Saudi Arabia’s population grew by 2.4% in 2015 to 31m, and GaStat estimates that this figure will grow by almost 20% over the next decade to reach 37.6m by 2025, driving demand for housing and retail. The Kingdom had an estimated shortfall of 1.5m affordable homes in 2015, and a new law came into effect in June 2016 that taxes owners of undeveloped land – known as white land – in order to incentivise more building in urban areas (see analysis). “A tax on white land is a positive development that will hopefully accelerate housing development at a time when the Kingdom faces a massive shortage,” Khalid Al Amoudi, CEO of Saudi Red Bricks, told OBG.
Tourism
A number of major new retail and hospitality developments are planned, that will meet the demands of a growing population, while also creating more amenities that can be used by the millions of religious tourists who visit Saudi Arabia every year for the Hajj and Umrah pilgrimages.
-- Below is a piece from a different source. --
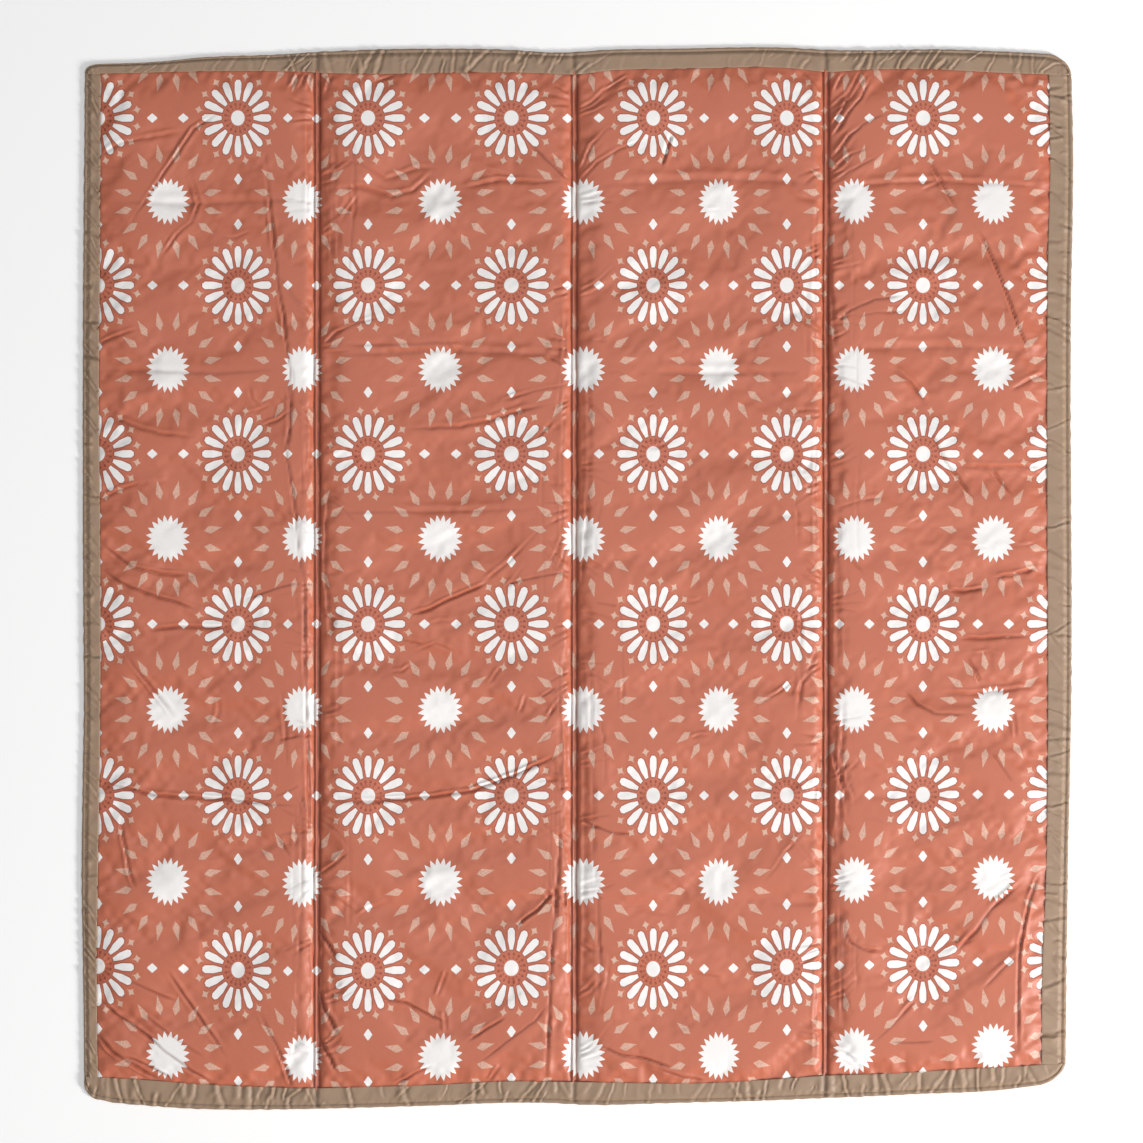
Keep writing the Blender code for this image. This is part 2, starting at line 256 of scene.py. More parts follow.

According to Alpen Capital, Makkah will see two significant mixed-use developments open by 2018: the $9.3bn Al Shamiyah Urban Development and the $5.6bn Tareeq Al Mawazee development, which will be built on either side of a major route into the city. Makkah will also see the $3.5bn Abraj Kudai, billed as the world’s largest hotel, with 10,000 bedrooms and 70 restaurants, completed in 2018.
Contracts Awarded
According to data from National Commercial Bank, the value of construction contracts awarded in 2015 rose marginally, finishing the year up 1.2% at SR223.4bn ($59.6bn). Another SR27.9bn ($7.4bn) worth of contracts were awarded in the first three months of 2016; however, this represented a 51% year-on-year decline. The private sector accounted for the bulk of contracts awarded in early 2016, and with a 14% drop in government capital expenditure projected over the course of the year, this trend is expected to continue. Some 47% of the first quarter contracts were for oil and gas projects, while 21% went towards hospitality and 16% were for residential property development.
Outlook
Although those working in the construction sector are accustomed to cyclical rises and falls in market conditions, structural changes in the labour market over the past five years have imposed additional costs on many Saudi construction firms.
Labour costs have been estimated to constitute some 60% of construction firm costs, and companies in the sector have come to accept that no area of the economy can be exempt from Saudiisation quotas. As a result, a sector that has traditionally relied heavily on inexpensive imported labour has had to find ways to attract, and in many cases train, Saudi nationals. With the latest downturn in the industry, however, thousands of Saudis, along with tens of thousands of foreign workers, have lost or left their jobs.
Nonetheless, the sector could be facing a healthier medium-term future if it continues to modernise, while maintaining a focus on increasing productivity and efficiency. In particular, investment in more modern building equipment and the training of highly skilled construction staff, ranging from apprentices to managers, are expected to yield dividends for the industry as a whole. In this way the sector can also play a key role in preventing growing unemployment among young Saudis over the next decade.